In the above code, the word color is randomly chosen using colormaps from MatPlotLib. The font used is a Google Font called: Special Elite. The font is available for download here. The resulting wordclouds are shown below in Figures 2 and 3.

Figure 2: Generated Wordclouds

In order to prevent the wordclouds from being dominated by character names, a wide variety of books and authors should be used. The wordcloud for Doyle shows an example of this. Since Doyle writes almost exclusively about Sherlock Holmes, the classifier identifies words like Sherlock, Holmes, Watson as strong features. Authors that have different character names in their books do not suffer (or benefit) from this.

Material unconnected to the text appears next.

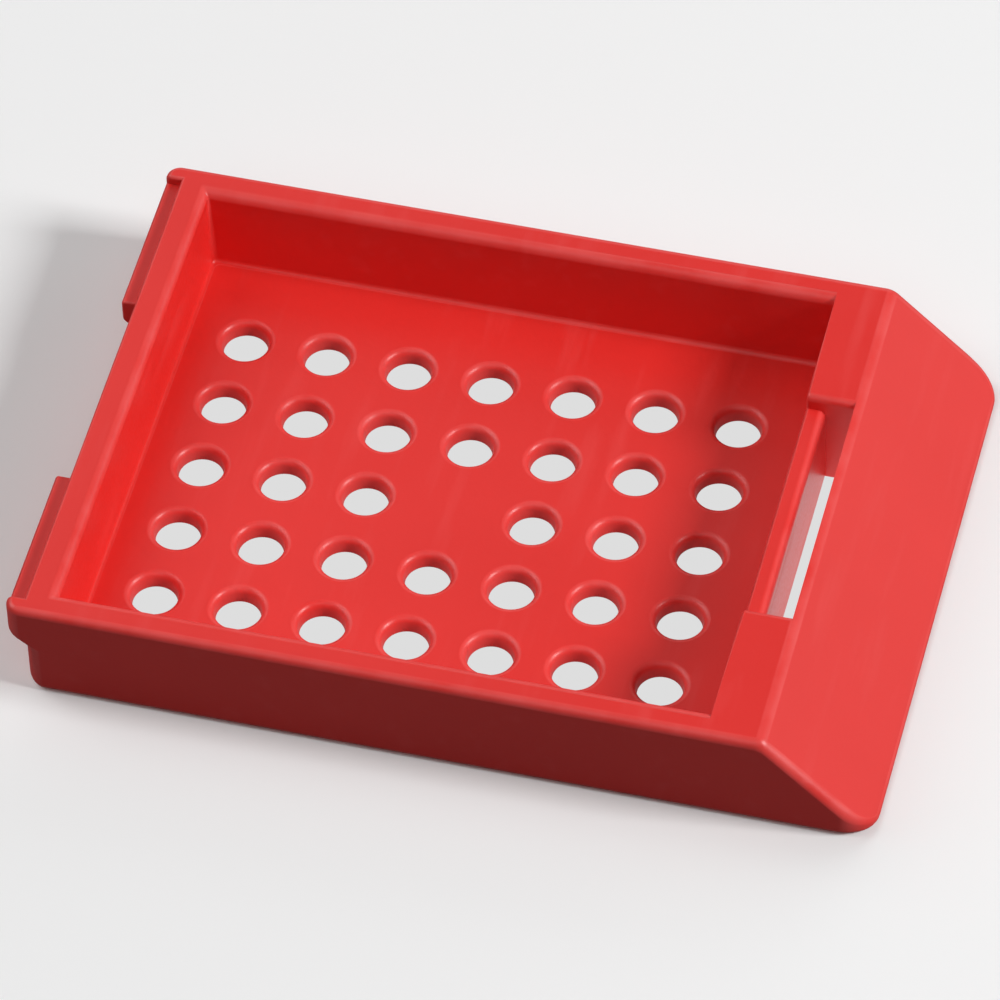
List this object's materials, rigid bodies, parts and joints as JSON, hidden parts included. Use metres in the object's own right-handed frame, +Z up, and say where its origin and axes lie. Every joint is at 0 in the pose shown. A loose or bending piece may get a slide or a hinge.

Figure 3: Full Version of Featured Image

A takeaway from the above is that gathering works from a wide variety of authors can improve results by making these types of uninteresting relationships more rare. For example, if only one author has a character named Tom, then the classifier may identify Tom as a strong feature for the author. This is technically correct, but probably not very interesting if the goal is to gain a deeper understanding of an author's style. Introducing more authors and books makes it more likely that multiple authors have a character named Tom, thus decreasing the importance of Tom as a feature for any one author.